Pros, Mehs, and Cons
- Still great art. I haven’t seen many games change artists between the base game and the expansion (beyond adding guest artists, like Millennium Blades), so, not terribly surprising, on that front. It’s still great art, though, so I’d like to call it out where I can.
- Expansion fits in the base game box! Always a favorite of mine; makes transporting the game much easier. It’s four cards and some tokens, so, no worries at all.
- The new content is a nice mix. On one hand, I thematically appreciate all the extra content they’re adding; I think it’s nice to expand out the world of Ocean Crisis with other real-world goings on. On the other hand, I really also appreciate that they included content that makes the game harder and content that makes the game a fair bit easier. That level of modular gameplay difficulty control is a nice finesse that I haven’t seen in many expansions since One Night Ultimate Werewolf: Daybreak. It speaks to a lot of thoughtful design, which I always appreciate. Solid work. Add in some seamless integration into the core game and I’m doubly sold on this one.
- Even one baggie would have been nice. I think the Oil Tokens kind of need a bag to hit into, so it would have been not bad to have one that went with this expansion. But that’s just me.
- Mechanically, not much new being added, here. It’s mostly a content-level expansion, which is great if you’re looking for more things, but it would be nice to see an expansion that changes up the city board. If you are looking more for gameplay mechanical changes, the extra round cards that come with this are going to make you happy.

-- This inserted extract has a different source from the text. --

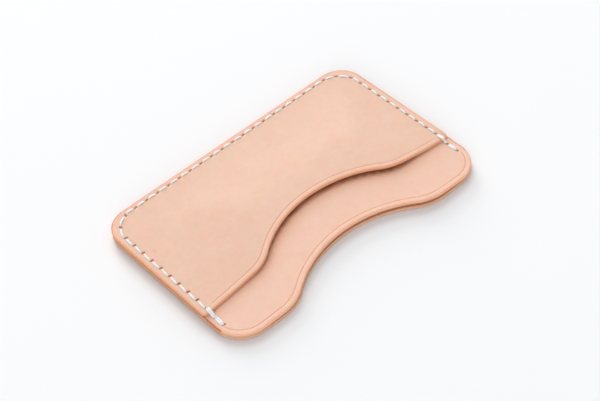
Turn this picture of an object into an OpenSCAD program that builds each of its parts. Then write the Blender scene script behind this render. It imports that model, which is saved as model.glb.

- The Dead Whale token is kind of … macabre? I mean, I get that it’s serious, but, damn, if I wanted to feel that bad about letting something I care about die I’d just keep up on my Holding On campaign. For a kid-friendly game that might also be upsetting for younger players, so, it might be worth setting it aside. Or making a cute tombstone? I don’t know what you’re into.
Overall: 8 / 10
Overall, I’m definitely a fan of Ocean Crisis: Catastrophe! I don’t know if I’d go as far as to say that I would always play with it as part of the game (I like some of the base game missions and scenarios, too!), but I think that it’s again, a smart bit of mostly-content upgrades that integrate pretty seamlessly with the base game in a way that’s innocuous but not obnoxious. That’s generally a good bar to set for an expansion, in my opinion; you want it to add value and not necessarily completely pivot the game off the rails, lest your players get really confused. The one valid critique of it might be that it may play it a bit too safe, in that you could have swapped these four Missions / Scenarios out with four from the base game and I wouldn’t have noticed, terribly, but I’d argue that these are the three most catastrophic options (and the Ocean Vacuum, which assuredly is not), so it’s still a good fit. Either way, I’m a big fan of this one, so if you’re enthused about adding more of a challenge or digging deeper into your Ocean Crisis, you might want to check out the Catastrophe expansion!